[INSTRUCTIONS TO FOLLOW] Reproduce each line of the listing exactly.

[SUPPLIED RECORDS]
----
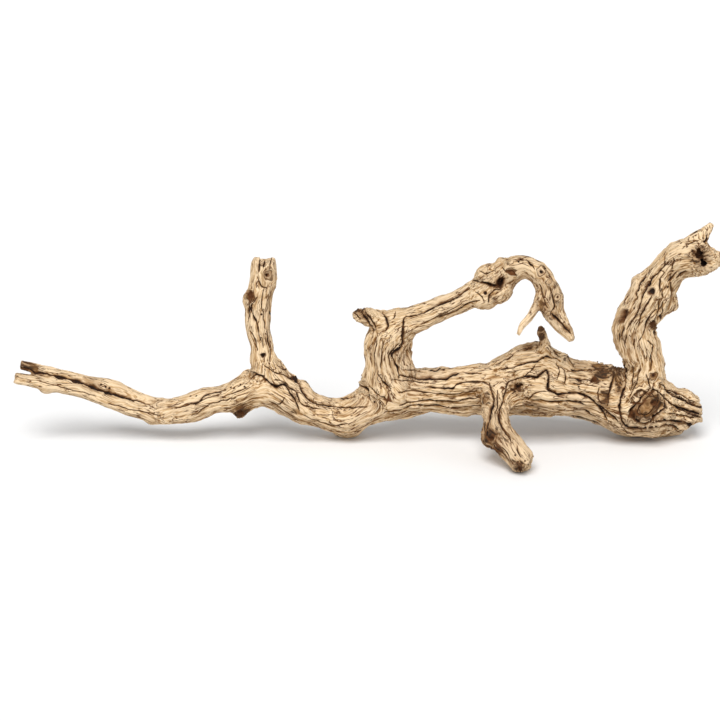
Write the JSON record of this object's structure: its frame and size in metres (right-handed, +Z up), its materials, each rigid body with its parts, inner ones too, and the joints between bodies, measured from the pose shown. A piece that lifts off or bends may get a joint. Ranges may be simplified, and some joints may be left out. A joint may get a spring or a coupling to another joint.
{
  "type": "driftwood branch",
  "caption": "Gnarled, bleached vine-wood branch that stands by itself: a twisted stem with an upright spur, a goose-necked arm, a curled neck, a prop leg and two thin canes at its tip.",
  "frame": {"origin": "centre of the bounding box, on the ground that the wood stands on", "axes": "+X along the stem towards its thick root end, +Y towards the back, +Z up; the prop leg reaches forward, towards -Y"},
  "size_m": [0.7578, 0.1504, 0.2581],
  "materials": {
    "weathered_wood": "bare dry wood, blasted clean of bark, tan with dark brown checks and knots, no varnish"
  },
  "bodies": {
    "root": {"driftwood": "weathered_wood"}
  },
  "joints": []
}
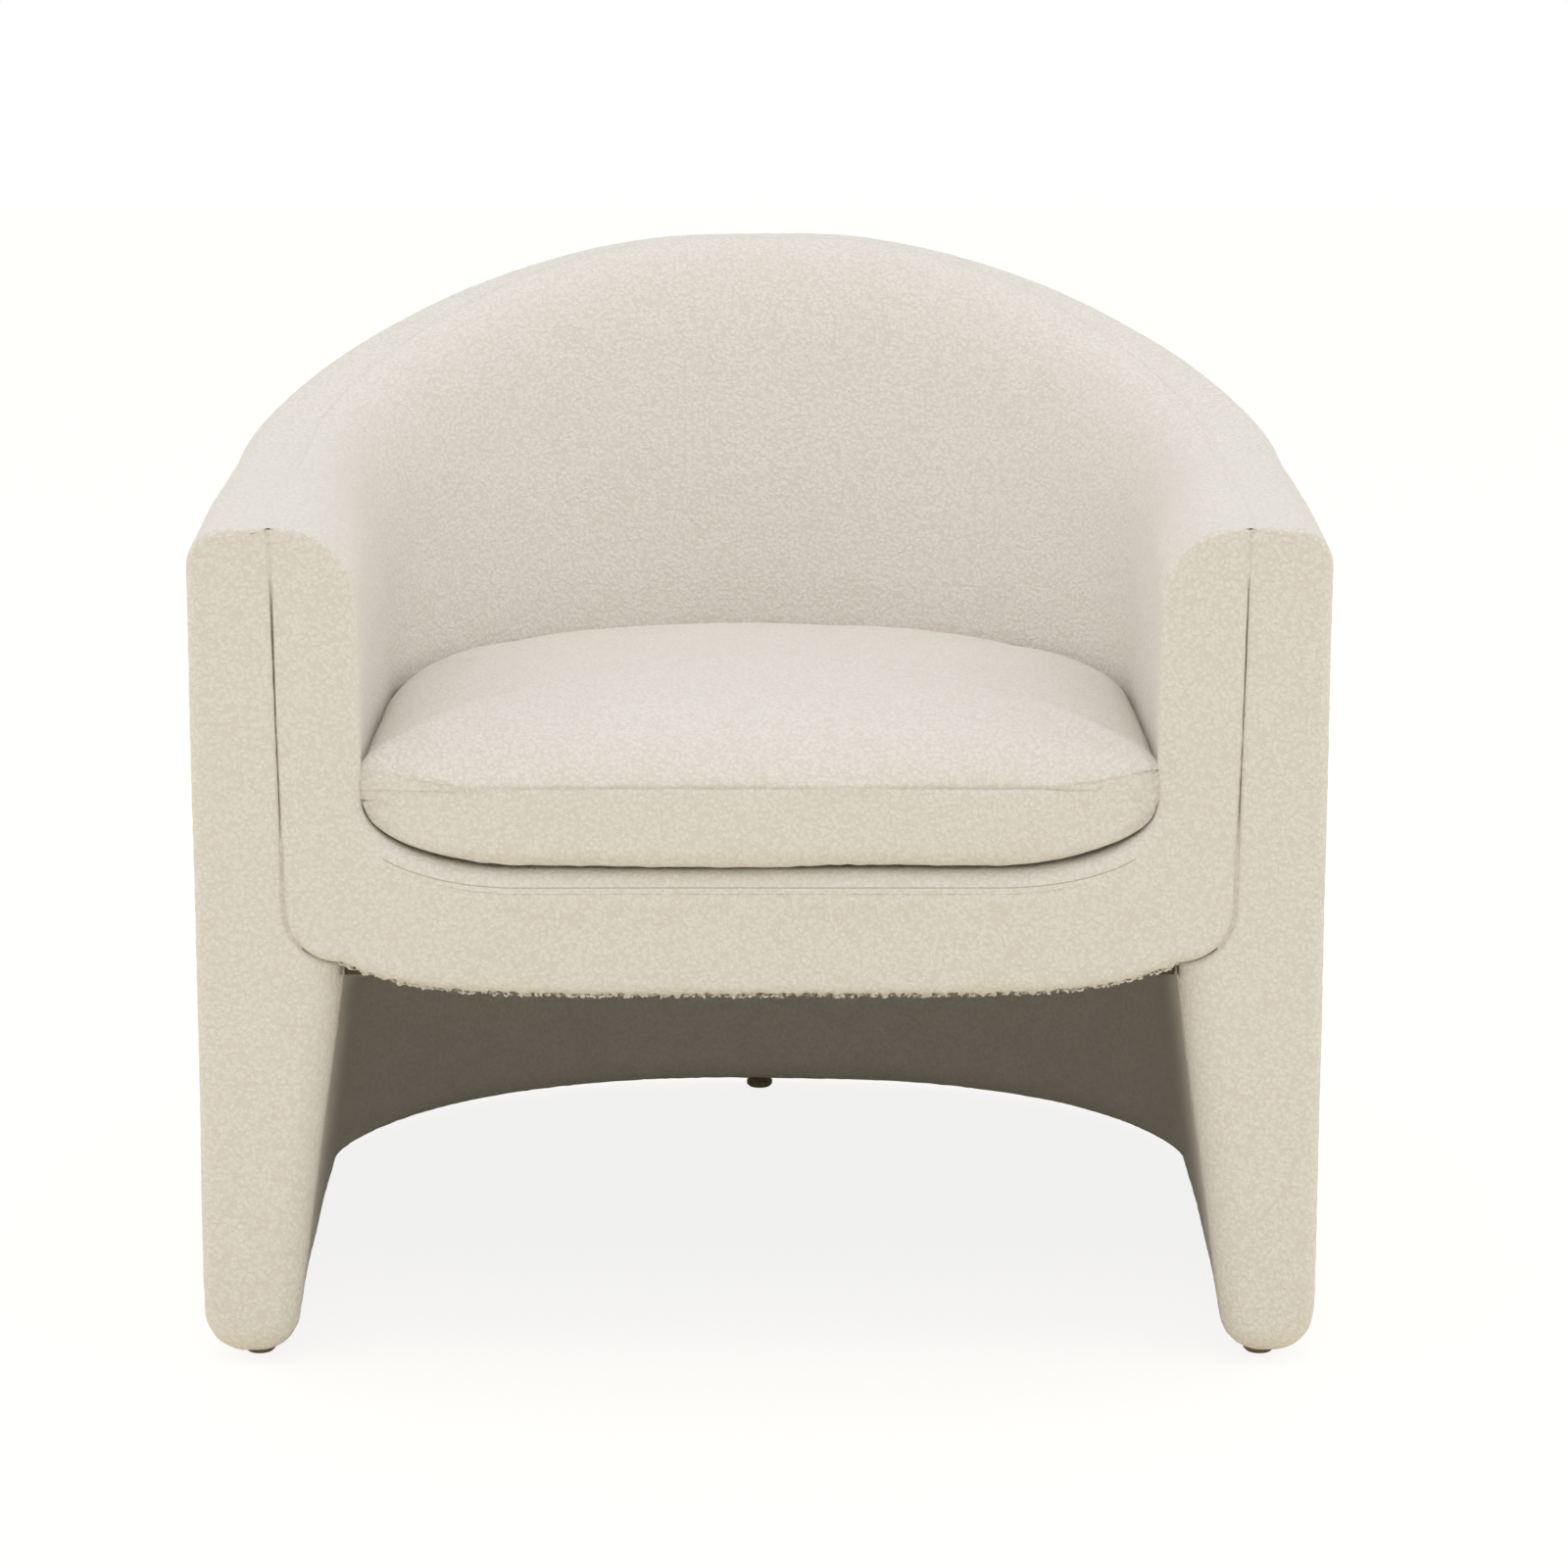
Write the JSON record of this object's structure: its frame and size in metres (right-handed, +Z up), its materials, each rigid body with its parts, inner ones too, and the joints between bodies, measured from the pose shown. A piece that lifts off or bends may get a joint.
----
[WRITTEN RESPONSE]
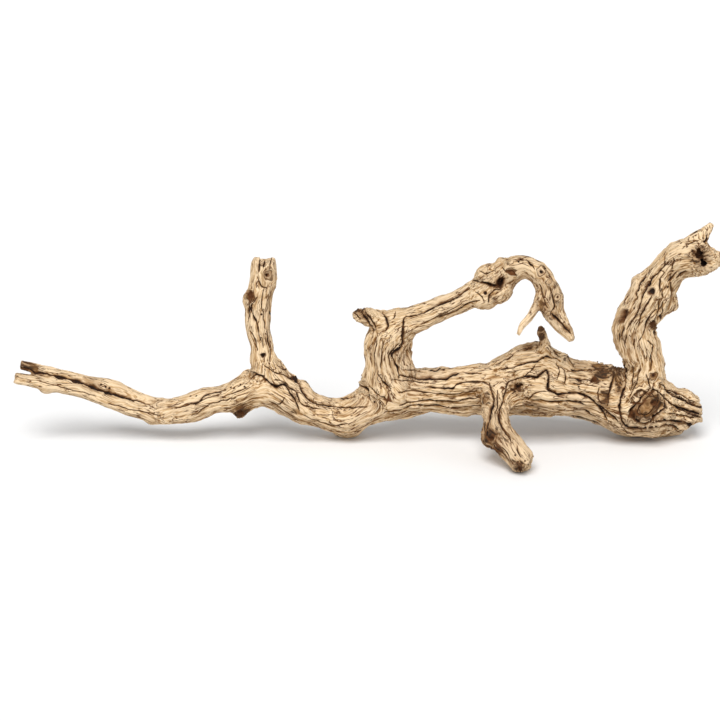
Write the JSON record of this object's structure: its frame and size in metres (right-handed, +Z up), its materials, each rigid body with its parts, inner ones too, and the joints between bodies, measured from the pose shown. A piece that lifts off or bends may get a joint. Ranges may be simplified, and some joints may be left out. A joint may get a spring or a coupling to another joint.
{
  "type": "driftwood branch",
  "caption": "Gnarled, bleached vine-wood branch that stands by itself: a twisted stem with an upright spur, a goose-necked arm, a curled neck, a prop leg and two thin canes at its tip.",
  "frame": {"origin": "centre of the bounding box, on the ground that the wood stands on", "axes": "+X along the stem towards its thick root end, +Y towards the back, +Z up; the prop leg reaches forward, towards -Y"},
  "size_m": [0.7578, 0.1504, 0.2581],
  "materials": {
    "weathered_wood": "bare dry wood, blasted clean of bark, tan with dark brown checks and knots, no varnish"
  },
  "bodies": {
    "root": {"driftwood": "weathered_wood"}
  },
  "joints": []
}
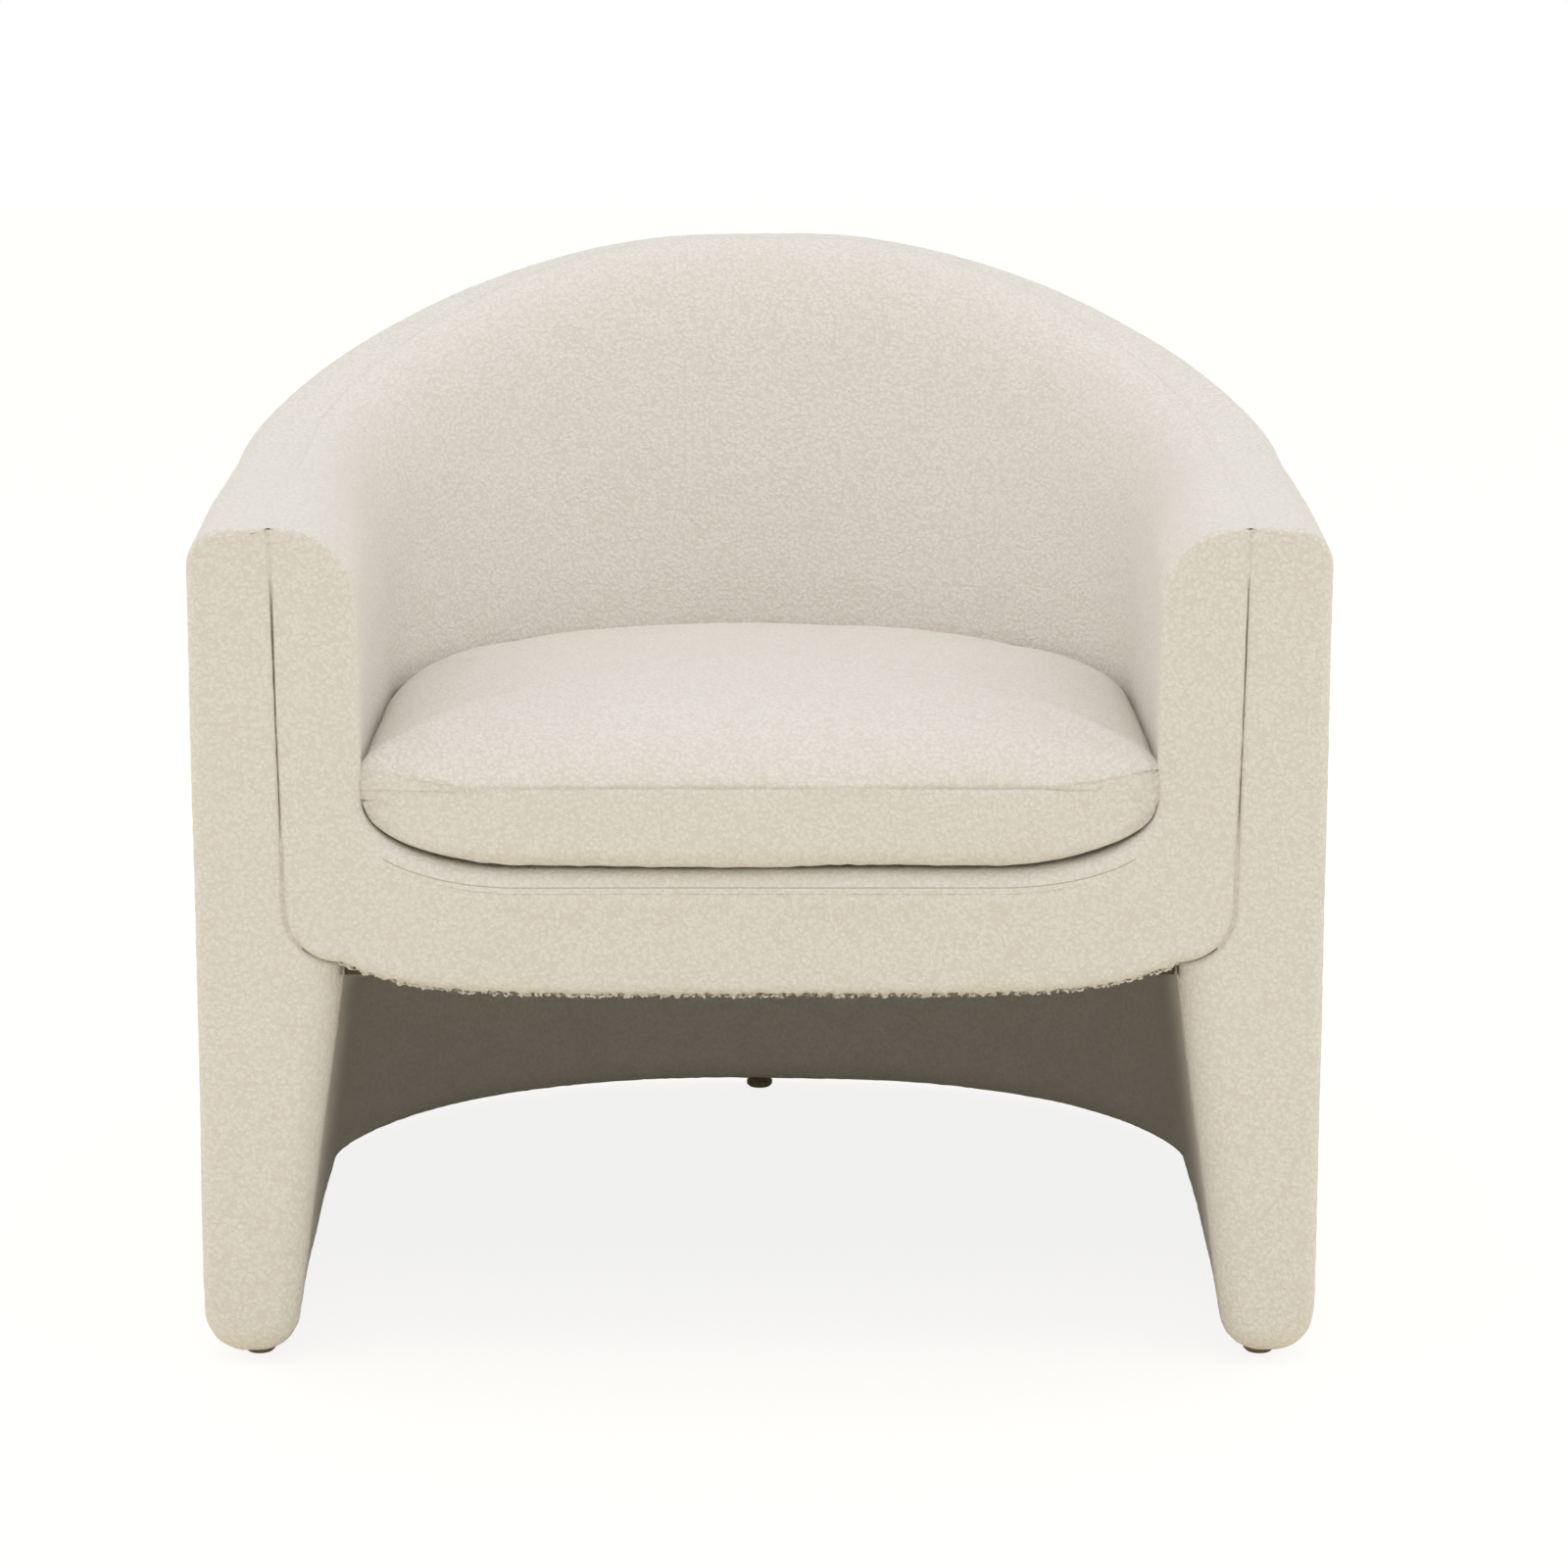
Write the JSON record of this object's structure: its frame and size in metres (right-handed, +Z up), its materials, each rigid body with its parts, inner ones too, and the joints between bodies, measured from the pose shown. A piece that lifts off or bends may get a joint.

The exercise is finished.